California isn’t recording more wildfires than it used to, according to statistics from the California Department of Forests and Fire Protection. However, because of the long periods of drought, the fires have recently spread much faster and are consuming significantly more fields, trees and buildings. Of the 20 largest wildfires in California, the largest and most insurable eight have occurred in the past six years. 2017, 2018 and 2020 in particular were bad years for California’s insurance industry.
Authorities do not approve premium increases
Insurers complain that the insurance authorities do not approve adequate increases in contributions.
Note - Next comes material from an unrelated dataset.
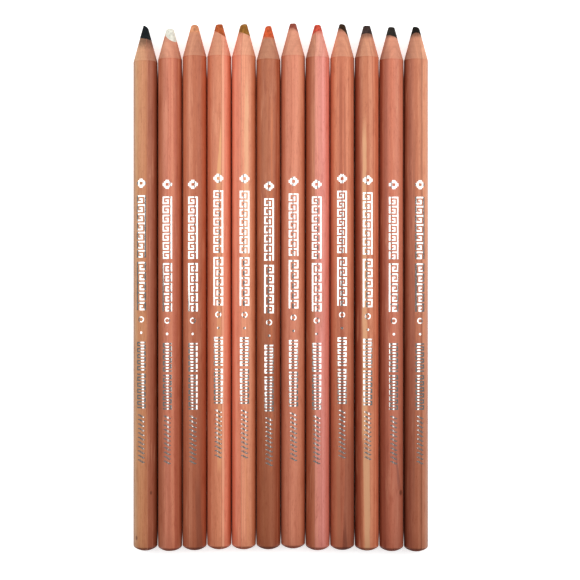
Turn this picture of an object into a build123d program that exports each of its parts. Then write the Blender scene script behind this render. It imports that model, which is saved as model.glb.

Indeed, the California regulator, a political body chaired by the governor, is demanding that the insurance industry use 20-year losses as the benchmark for premium increases. Insurers are prohibited from using forecast models as the basis for premium calculations that take into account climate trends, changes in vegetation and changes in land use, among other things. The number of houses and residential areas on the edges of forests and wooded areas has been increasing rapidly for decades.
The paradoxical result is that the insurance companies must not react to the increasing climate risks. The regulators certainly have good, or at least well marketable, intentions. They wanted to protect the citizens from usury. The consequences of this policy are fatal, however, because they drive out the insurers, says Kahn. “Basically, the governor of California is asking insurers to lose money.”